Göttinger Predigten im Internet hg. von U. Nembach

Heiligabend, 24.12.2010

Predigt zu 2. Samuel 7:4-6.12-14a, verfasst von Cornelia Coenen-Marx

I

„Driving home for Christmas, heißt eine bekannte Weihnachtsmelodie. So viele haben sich in diesen Tagen danach gesehnt, rechtzeitig nach Hause zu kommen – zu ihren Partnern und Familien, ihren Eltern, zurück an ihren Heimatort. Saßen auf überfüllten Flughäfen, in stecken gebliebenen Zügen, im Schneetreiben auf der Autobahn, während ihr Herz schon voraus war. Weihnachten wollen die meisten Menschen zu Hause feiern.

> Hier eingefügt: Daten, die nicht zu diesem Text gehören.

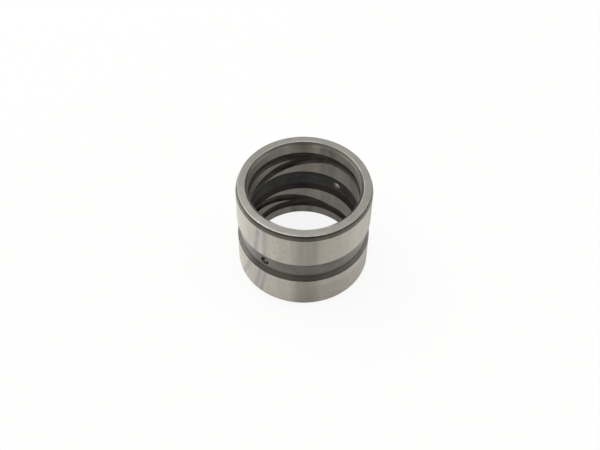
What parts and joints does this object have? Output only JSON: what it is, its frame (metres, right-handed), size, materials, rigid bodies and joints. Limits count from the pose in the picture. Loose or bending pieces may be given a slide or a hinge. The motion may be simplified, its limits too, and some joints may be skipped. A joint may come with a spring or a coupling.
{
  "type": "sleeve bushing",
  "caption": "Plain steel sleeve bushing with a tapered lead-in end, a groove round the outside, ring and crossing oil grooves in the bore, and opposite oil holes.",
  "frame": {"origin": "centre of the bottom end face, on the bore axis", "axes": "+Z along the bore axis, towards the tapered lead-in end; +X to the right and -Y towards the viewer in the picture, with the oil holes 54.7 degrees from +X and opposite"},
  "size_m": [0.085, 0.085, 0.067],
  "materials": {
    "turned_steel": "ground outside, turned grooves, matt end face"
  },
  "bodies": {
    "root": {"bushing": "turned_steel"}
  },
  "joints": []
}
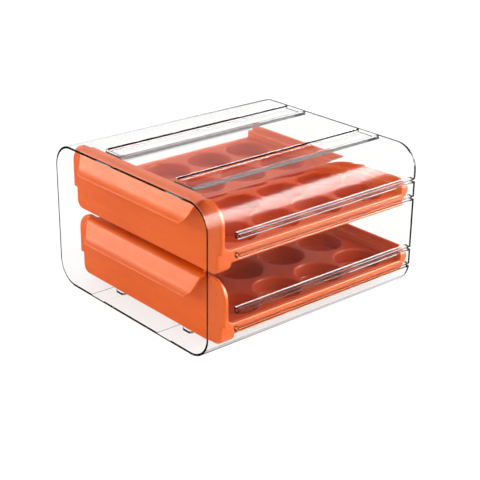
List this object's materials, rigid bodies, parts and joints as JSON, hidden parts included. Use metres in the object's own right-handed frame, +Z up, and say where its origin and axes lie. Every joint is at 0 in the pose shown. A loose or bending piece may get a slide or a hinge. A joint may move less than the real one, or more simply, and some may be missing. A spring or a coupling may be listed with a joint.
{
  "type": "egg storage box",
  "caption": "Clear stacking case with two pull-out drawers, each holding a dropped-in tray of round egg cups under a curled finger lip.",
  "frame": {"origin": "centre of the bounding box's underside, on the plane the foot runners stand on", "axes": "+Z up; -Y to the front, where the drawers pull out; +X to the right seen from behind the front, that is to the viewer's right"},
  "size_m": [0.21, 0.2346, 0.1339],
  "materials": {
    "clear_plastic": "polished clear",
    "orange_plastic": "satin"
  },
  "bodies": {
    "case": {"clear_case": "clear_plastic"},
    "upper_drawer_body": {"upper_drawer": "orange_plastic", "upper_egg_tray": "orange_plastic"},
    "lower_drawer_body": {"lower_drawer": "orange_plastic", "lower_egg_tray": "orange_plastic"}
  },
  "joints": [
    {"name": "upper_drawer_slide", "type": "slide", "parent": "case", "child": "upper_drawer_body", "axis": [0, -1, 0], "range_m": [-0.0008, 0.18]},
    {"name": "lower_drawer_slide", "type": "slide", "parent": "case", "child": "lower_drawer_body", "axis": [0, -1, 0], "range_m": [0, 0.18]}
  ]
}
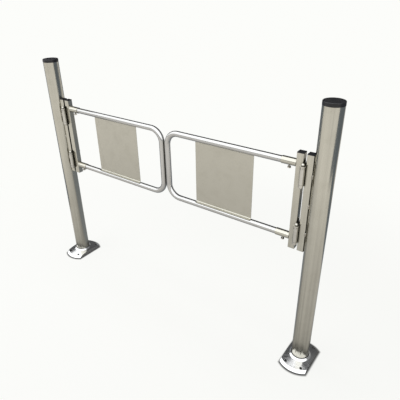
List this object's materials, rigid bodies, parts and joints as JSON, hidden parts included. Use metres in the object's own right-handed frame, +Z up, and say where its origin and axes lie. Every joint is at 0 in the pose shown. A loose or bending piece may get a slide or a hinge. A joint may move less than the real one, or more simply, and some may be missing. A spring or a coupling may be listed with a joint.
{
  "type": "self-closing pedestrian swing gate",
  "caption": "Double-leaf stainless pedestrian swing gate: two round posts on floor flanges, tube leaves with sheet panels, double-action spring hinges that swing both ways and close by themselves.",
  "frame": {"origin": "centre of the left post's floor flange, on the floor; left is as seen from the front", "axes": "+X along the gate line from the left post to the right post, -Y towards the front, +Z up"},
  "size_m": [1.332, 0.163, 0.978],
  "materials": {
    "satin_stainless": "satin",
    "bright_stainless": "polished",
    "black_plastic": "satin"
  },
  "bodies": {
    "root": {"left_post": "satin_stainless", "left_post_cap": "black_plastic", "left_floor_flange": "satin_stainless", "left_post_bar": "satin_stainless", "left_post_bar_plug": "black_plastic", "left_post_bar_welds": "satin_stainless", "left_upper_hinge_post_plate": "bright_stainless", "left_lower_hinge_post_plate": "bright_stainless", "right_post": "satin_stainless", "right_post_cap": "black_plastic", "right_floor_flange": "satin_stainless", "right_post_bar": "satin_stainless", "right_post_bar_plug": "black_plastic", "right_post_bar_welds": "satin_stainless", "right_upper_hinge_post_plate": "bright_stainless", "right_lower_hinge_post_plate": "bright_stainless"},
    "left_web": {"left_upper_hinge_web": "bright_stainless", "left_lower_hinge_web": "bright_stainless"},
    "left_leaf": {"left_upper_hinge_leaf_plate": "bright_stainless", "left_lower_hinge_leaf_plate": "bright_stainless", "left_leaf_bar": "satin_stainless", "left_leaf_bar_plug": "black_plastic", "left_upper_sleeve": "satin_stainless", "left_lower_sleeve": "satin_stainless", "left_upper_set_screw": "bright_stainless", "left_lower_set_screw": "bright_stainless", "left_leaf_tube": "satin_stainless", "left_leaf_panel": "satin_stainless"},
    "right_web": {"right_upper_hinge_web": "bright_stainless", "right_lower_hinge_web": "bright_stainless"},
    "right_leaf": {"right_upper_hinge_leaf_plate": "bright_stainless", "right_lower_hinge_leaf_plate": "bright_stainless", "right_leaf_bar": "satin_stainless", "right_leaf_bar_plug": "black_plastic", "right_upper_sleeve": "satin_stainless", "right_lower_sleeve": "satin_stainless", "right_upper_set_screw": "bright_stainless", "right_lower_set_screw": "bright_stainless", "right_leaf_tube": "satin_stainless", "right_leaf_panel": "satin_stainless"}
  },
  "joints": [
    {"name": "left_front_hinge", "type": "hinge", "parent": "root", "child": "left_web", "pos_m": [0.058, -0.02, 0.65], "axis": [0, 0, 1], "range_deg": [-90, 0], "stiffness_Nm_per_rad": 2.4, "springref_deg": 34.38},
    {"name": "left_rear_hinge", "type": "hinge", "parent": "left_web", "child": "left_leaf", "pos_m": [0.061, 0.02, 0.65], "axis": [0, 0, 1], "range_deg": [0, 90], "stiffness_Nm_per_rad": 2.4, "springref_deg": -34.38},
    {"name": "right_rear_hinge", "type": "hinge", "parent": "root", "child": "right_web", "pos_m": [1.174, 0.02, 0.65], "axis": [0, 0, 1], "range_deg": [-90, 0], "stiffness_Nm_per_rad": 2.4, "springref_deg": 34.38},
    {"name": "right_front_hinge", "type": "hinge", "parent": "right_web", "child": "right_leaf", "pos_m": [1.171, -0.02, 0.65], "axis": [0, 0, 1], "range_deg": [0, 90], "stiffness_Nm_per_rad": 2.4, "springref_deg": -34.38}
  ]
}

Da riecht und schmeckt und klingt Weihnachten auf eine ganz bestimmte Art. Der Weihnachtsbaumschmuck, mit dem sich so viele Erinnerungen verbinden, das traditionelle Essen, manche Lieder dürfen nicht fehlen – und auch unsere Kirche mit dieser Kindergottesdienstkrippe und dem rot und gold geschmückten großen Baum ist ein Stück Heimat. All unsere Vorbereitungen – das Einkaufen, Kochen und Päckchenpacken – sie dienen dazu, dieses Weihnachtsglück einzufangen und herbeizuzaubern. Vielleicht haben Sie in den letzten Stunden etwas davon gespürt, und der Stress der letzten Wochen ist endlich von Ihnen abgefallen. Vielleicht sind Sie aber auch mit dieser Spannung hierher gekommen – mit der Sehnsucht, dass die Festfreude nun endlich Raum findet in Ihrem Herzen. Hier, in unserem Gottesdienst, wenn die Nacht beginnt.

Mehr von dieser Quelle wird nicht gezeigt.